Recording “Good Morning” breaks down as such:

  • Feb. 8 = 8 takes of rhythm track (the last was deemed the best)
  • Feb. 16 = Bass and vocal overdubs

The track as it sounded at this point in production appears on “Anthology 2.”

Hello, bass line! “Good Morning” then sat on the shelf for about a month before John asked George Martin to bring in British band Sounds Incorporated for additional backing.

Sounds Incorporated formed in 1961 and, quoth Wikipedia, “gained a local reputation in nearby South London for the fullness of their saxophone-led instrumental sound.” (I guess if that’s what you’re into…) The group backed a number of American artists visiting the UK, such as Little Richard and Jerry lee Lewis. Their singles and albums weren’t massively successful, but while touring in Hamburg and performing at the Star Club, Sounds Incorporated met the Beatles and a beautiful friendship began. Sounds Incorporated even opened for the Beatles on their 1964 world tour.

Back to “Good Morning” – on Mar. 28, more vocals and a guitar solo performed by Paul were added. Then John decided what this number really needed was animal sound effects.

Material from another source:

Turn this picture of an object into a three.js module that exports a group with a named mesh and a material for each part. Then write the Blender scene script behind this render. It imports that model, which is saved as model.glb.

“John said to me during one of the breaks that he wanted to have the sound of animals escaping and that each successive animal should be capable of frightening or devouring its predecessor! So those are not just random effects, there was actually a lot of thought put into all that.” — Geoff Emerick (chief sound engineer)

The last animal heard is a chicken, whose clucking “was so placed that it transforms into the guitar on the following track, ‘Sgt. Pepper’s Lonely Hearts Club Band (Reprise)’” (Wikipedia).  Huh.

Wikipedia also tells me the mono and stereo versions of “Good Morning” vary “due to a lengthier fadeout of animal noise.” There’s not a huge difference, but I’m posting both versions because of how different the mono and stereo panning strikes me on this track. I don’t usually find it that prominent but this was like a slap in the face.